In The Guardian, Oliver Burkeman surveys the history and empty promises of the time-management industry. Developed in the early twentieth-century to maximize the efficiency—that is, the exploitation—of manual laborers in factories, the philosophy of time management is more popular and profitable than even today, when precarious work and information technology has dissolved the border between work and nonwork. But as Burkeman writes, any time gained by increased efficiency is almost always filled by more work, not more freedom. Check out an excerpt from the long read below, or find the full piece here.
Above all, time management promises that a meaningful life might still be possible in this profit-driven environment, as Melissa Gregg explains in Counterproductive, a forthcoming history of the field. With the right techniques, the prophets of time management all implied, you could fashion a fulfilling life while simultaneously attending to the ever-increasing demands of your employer. This promise “comes back and back, in force, whenever there’s an economic downturn”, Gregg told me.

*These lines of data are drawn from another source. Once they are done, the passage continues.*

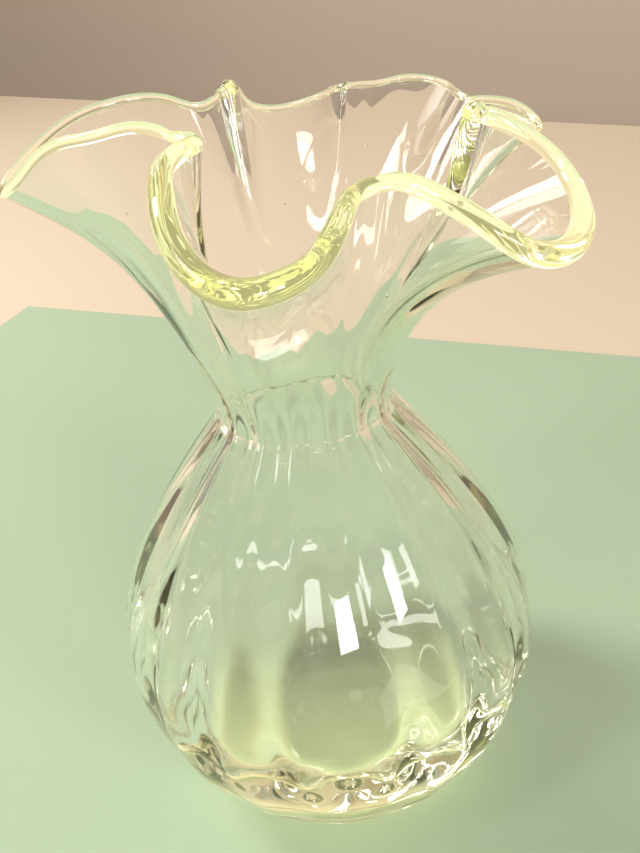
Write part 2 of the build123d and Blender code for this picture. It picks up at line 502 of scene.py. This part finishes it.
def flare_zone():
    """The ruffled flare with its air bubbles, open at the waist and at the edge."""
    grid = np.vstack([flare_outside, flare_inside[::-1]])
    bubbles = [(tuple(middle_surface[r, c]), size * MM) for r, c, size in flare_seeds]
    return build("glass_flare", grid, {FLARE_ROWS - 1, 2 * FLARE_ROWS - 1}, True, bubbles)


def bead_zone():
    """The fire-polished bead: a round roll that starts and ends at the corners of the wall."""
    outer, inner = flare_outside[-1], flare_inside[-1]
    upward = wall_upward[-1]
    across = outer - inner
    half = np.linalg.norm(across, axis=1) / 2
    side = unit(across)
    roll = np.maximum(bead_radius, least_roll * half)
    reach = np.sqrt(roll**2 - half**2)
    centre = (outer + inner) / 2 + upward * (reach + SEAM_GAP)[:, None]
    opening = np.arctan2(half, -reach)
    rows = []
    for share in np.linspace(1, -1, BEAD_ROWS):
        angle = (opening * share)[:, None]
        rows.append(centre + roll[:, None] * (np.cos(angle) * upward + np.sin(angle) * side))
    return build("glass_rim_bead", np.array(rows), {BEAD_ROWS - 1}, True)


# ---------------------------------------------------------------- glass

# Where the painted glow gathers, as measure, start, end and the least share: brightest low in the outer ring
# of the base and at the front of the base and the bead, as painted light
BASE_PAINTED_GLOW = (
    ("radius", 20 * MM, 33 * MM, 0.28),
    ("Z", 17 * MM, 4 * MM, 0.0),
    ("Y", 20 * MM, -20 * MM, 0.14),
)
RIM_PAINTED_GLOW = (("Y", 30 * MM, -25 * MM, 0.3),)


def painted_glow_share(tree, measure, start, end, least):
    """A share of the painted glow that goes from least to 1 along X, Y, Z or the distance from the axis."""
    place = tree.nodes.new("ShaderNodeTexCoord")
    rise = tree.nodes.new("ShaderNodeMapRange")
    rise.inputs["From Min"].default_value = start
    rise.inputs["From Max"].default_value = end
    rise.inputs["To Min"].default_value = least
    if measure == "radius":
        flat = tree.nodes.new("ShaderNodeVectorMath")
        flat.operation = "MULTIPLY"
        flat.inputs[1].default_value = (1, 1, 0)
        reach = tree.nodes.new("ShaderNodeVectorMath")
        reach.operation = "LENGTH"
        tree.links.new(place.outputs["Object"], flat.inputs[0])
        tree.links.new(flat.outputs["Vector"], reach.inputs[0])
        tree.links.new(reach.outputs["Value"], rise.inputs["Value"])
    else:
        split = tree.nodes.new("ShaderNodeSeparateXYZ")
        tree.links.new(place.outputs["Object"], split.inputs["Vector"])
        tree.links.new(split.outputs[measure], rise.inputs["Value"])
    return rise.outputs["Result"]


def shape_painted_glow(tree, shader, painted_glow_level, shares):
    """Makes the painted glow the product of its strength and each of its shares."""
    strength = None
    for share in shares:
        times = tree.nodes.new("ShaderNodeMath")
        times.operation = "MULTIPLY"
        times.inputs[1].default_value = painted_glow_level
        tree.links.new(painted_glow_share(tree, *share), times.inputs[0])
        if strength:
            tree.links.new(strength, times.inputs[1])
        strength = times.outputs["Value"]
    tree.links.new(strength, shader.inputs["Emission Strength"])


def noise(tree, scale, detail):
    """Noise fixed to the piece, as an output that other nodes can take."""
    place = tree.nodes.new("ShaderNodeTexCoord")
    pattern = tree.nodes.new("ShaderNodeTexNoise")
    pattern.inputs["Scale"].default_value = scale
    pattern.inputs["Detail"].default_value = detail
    tree.links.new(place.outputs["Object"], pattern.inputs["Vector"])
    return pattern.outputs["Fac"]


def polish_unevenly(tree, shader):
    """Fire-polished glass with a few faintly duller patches."""
    polish = tree.nodes.new("ShaderNodeMapRange")
    polish.inputs["From Min"].default_value = 0.55
    polish.inputs["From Max"].default_value = 0.8
    polish.inputs["To Min"].default_value = 0.01
    polish.inputs["To Max"].default_value = 0.08
    tree.links.new(noise(tree, 90.0, 3.0), polish.inputs["Value"])
    tree.links.new(polish.outputs["Result"], shader.inputs["Roughness"])


def ripple_surface(tree, shader, ripple):
    """Gentle waves in the surface."""
    bump = tree.nodes.new("ShaderNodeBump")
    bump.inputs["Strength"].default_value = ripple
    bump.inputs["Distance"].default_value = 0.4 * MM
    tree.links.new(noise(tree, 70.0, 1.0), bump.inputs["Height"])
    tree.links.new(bump.outputs["Normal"], shader.inputs["Normal"])


def glass(name, colour, density, painted_glow_level, ripple=0.25, shares=()):
    """Clear uranium glass: gently rippled, tinted by its thickness, with a painted glow: uranium glass does
    glow faintly, but the glow also stands in for light gathered in the glass.
    """
    material = bpy.data.materials.new(name)
    material.use_nodes = True
    tree = material.node_tree
    shader = tree.nodes["Principled BSDF"]
    shader.inputs["Base Color"].default_value = (1, 1, 1, 1)
    shader.inputs["Transmission Weight"].default_value = 1.0
    shader.inputs["IOR"].default_value = GLASS_IOR
    # Painted glow: emission that lights the glass as if it were a lamp, standing in for light gathered
    # through it.
    shader.inputs["Emission Color"].default_value = (*PAINTED_GLOW_COLOUR, 1)
    shader.inputs["Emission Strength"].default_value = painted_glow_level
    if shares:
        shape_painted_glow(tree, shader, painted_glow_level, shares)
    ior = tree.nodes.new("ShaderNodeAttribute")
    ior.attribute_name = "glass_ior"
    tree.links.new(ior.outputs["Fac"], shader.inputs["IOR"])
    polish_unevenly(tree, shader)
    ripple_surface(tree, shader, ripple)
    depth = tree.nodes.new("ShaderNodeVolumeAbsorption")
    depth.inputs["Color"].default_value = (*colour, 1)
    depth.inputs["Density"].default_value = density
    tree.links.new(depth.outputs["Volume"], tree.nodes["Material Output"].inputs["Volume"])
    return material


def plain(name, colour, roughness):
    """Matt surface for the setting."""
    material = bpy.data.materials.new(name)
    material.use_nodes = True
    shader = material.node_tree.nodes["Principled BSDF"]
    shader.inputs["Roughness"].default_value = roughness
    shader.inputs["Base Color"].default_value = (*colour, 1)
    return material


# ---------------------------------------------------------------- the five pieces

# The glow strengths are painted light: 0.50 in the base and 0.26 in the bead stand in for light gathered
# through the thick glass and lift the shade seen through it, and 0.003 faintly lifts the body, neck and
# flare.
pieces = {
    "heavy_base": (
        base_zone(BODY_ROWS),
        "base_glass",
        glass("base_glass_look", (0.95, 0.96, 0.6), 5.0, 0.50, 0.15, BASE_PAINTED_GLOW),
    ),
    "ribbed_body": (
        shell_zone("glass_body", base_split + SEAM_GAP, neck_split - SEAM_GAP, BODY_ROWS),
        "body_glass",
        glass("body_glass_look", (0.93, 0.97, 0.6), 6.0, 0.003),
    ),
    "neck": (
        shell_zone("glass_neck", neck_split + SEAM_GAP, waist_height - SEAM_GAP, NECK_ROWS),
        "neck_glass",
        glass("neck_glass_look", (0.93, 0.97, 0.6), 9.0, 0.003),
    ),
    "ruffled_flare": (flare_zone(), "flare_glass", glass("flare_glass_look", (0.92, 0.96, 0.5), 12.0, 0.003)),
    "rim_bead": (
        bead_zone(),
        "rim_glass",
        glass("rim_glass_look", (0.91, 0.92, 0.45), 28.0, 0.26, 0.08, RIM_PAINTED_GLOW),
    ),
}
for node, (piece, slot, material) in pieces.items():
    piece.data.materials.append(material)
    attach(piece, "root")
    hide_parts(node)

# ---------------------------------------------------------------- floor, light and camera


def stage_sheet(name, corners, material):
    """A flat sheet of the setting through four corners, metres."""
    mesh = bpy.data.meshes.new(name)
    mesh.from_pydata(corners, [], [(0, 1, 2, 3)])
    mesh.materials.append(material)
    item = bpy.data.objects.new(name, mesh)
    bpy.context.scene.collection.objects.link(item)


CLOTH = -0.2 * MM  # the cloth lies this far under the foot
TABLE = -1.5 * MM
stage_sheet(
    "cloth",
    [(-0.5, -0.43, CLOTH), (0.6, -0.6, CLOTH), (0.6, -0.021, CLOTH), (-0.15, 0.328, CLOTH)],
    plain("cloth_look", (0.53, 0.67, 0.46), 0.9),
)
stage_sheet(
    "table",
    [(-2, -2, TABLE), (2, -2, TABLE), (2, -0.64, TABLE), (-2, 2.16, TABLE)],
    plain("table_look", (0.92, 0.76, 0.58), 0.8),
)
stage_sheet(
    "wall",
    [(-2, 2.5, -1), (2, -0.3, -1), (2, -0.3, 1.5), (-2, 2.5, 1.5)],
    plain("wall_look", (0.72, 0.57, 0.44), 0.9),
)

world = bpy.data.worlds.new("soft_room")
bpy.context.scene.world = world
world.use_nodes = True
world.node_tree.nodes["Background"].inputs["Color"].default_value = (1.0, 0.95, 0.88, 1)
world.node_tree.nodes["Background"].inputs["Strength"].default_value = 0.32


def area_light(name, azimuth, elevation, distance, size, power, colour=(1, 1, 1)):
    """A soft rectangular light that looks at the middle of the vase from one direction."""
    a, e = math.radians(azimuth), math.radians(elevation)
    target = Vector((0, 0, 80 * MM))
    towards = Vector((math.sin(a) * math.cos(e), -math.cos(a) * math.cos(e), math.sin(e)))
    data = bpy.data.lights.new(name, "AREA")
    data.shape = "RECTANGLE"
    data.size, data.size_y = size
    data.energy = power
    data.color = colour
    lamp = bpy.data.objects.new(name, data)
    lamp.location = target + towards * distance
    lamp.rotation_mode = "QUATERNION"
    lamp.rotation_quaternion = towards.to_track_quat("Z", "Y")
    bpy.context.scene.collection.objects.link(lamp)


area_light("key_window", -113, 46, 1.0, (0.27, 0.46), 5.8, (1.0, 0.98, 0.94))
area_light("side_window", -57, 47, 0.9, (0.12, 0.3), 1.1)
area_light("front_pane_left", 14, 15, 0.9, (0.19, 0.18), 2.3)
area_light("front_pane_right", 39, 17, 0.9, (0.19, 0.18), 2.3)
area_light("back_window", 200, 30, 1.0, (0.4, 0.4), 0.9, (1.0, 0.97, 0.92))

camera_data = bpy.data.cameras.new("camera")
camera_data.sensor_width = 36.0
camera_data.lens = 40.1
camera_data.clip_start = 0.005
camera = bpy.data.objects.new("camera", camera_data)
camera.location = (0.0, -181.9 * MM, 205.8 * MM)
yaw, pitch, roll = math.radians(-0.87), math.radians(31.09), math.radians(-6.1)
camera.matrix_world = (
    Matrix.Translation(camera.location)
    @ Matrix.Rotation(yaw, 4, "Z")
    @ Matrix.Rotation(math.pi / 2 - pitch, 4, "X")
    @ Matrix.Rotation(roll, 4, "Z")
)
bpy.context.scene.collection.objects.link(camera)
bpy.context.scene.camera = camera

cycles = bpy.context.scene.cycles
cycles.use_denoising = True
cycles.max_bounces = 32
cycles.transmission_bounces = 32
cycles.glossy_bounces = 12
cycles.volume_bounces = 0
bpy.context.scene.view_settings.view_transform = "Standard"
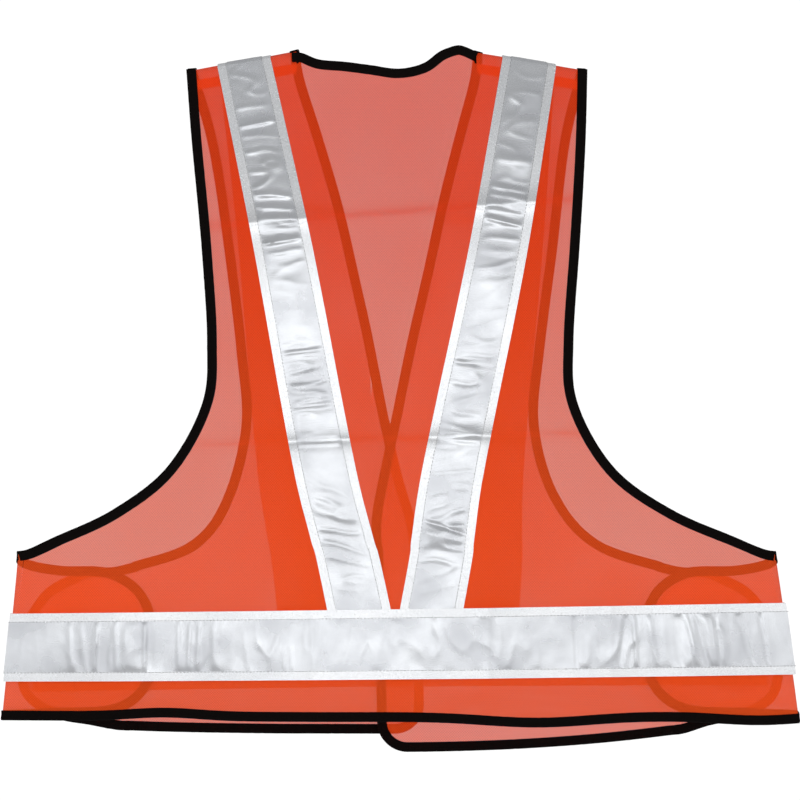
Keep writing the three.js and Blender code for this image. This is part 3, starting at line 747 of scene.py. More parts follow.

Especially at the higher-paid end of the employment spectrum, time management whispers of the possibility of something even more desirable: true peace of mind. “It is possible for a person to have an overwhelming number of things to do and still function productively with a clear head and a positive sense of relaxed control,” the contemporary king of the productivity gurus, David Allen, declared in his 2001 bestseller, Getting Things Done. “You can experience what the martial artists call a ‘mind like water’, and top athletes refer to as ‘the zone’.”
As Gregg points out, it is significant that “personal productivity” puts the burden of reconciling these demands squarely on our shoulders as individuals. Time management gurus rarely stop to ask whether the task of merely staying afloat in the modern economy – holding down a job, paying the mortgage, being a good-enough parent – really ought to require rendering ourselves inhumanly efficient in the first place.
Image via The Guardian.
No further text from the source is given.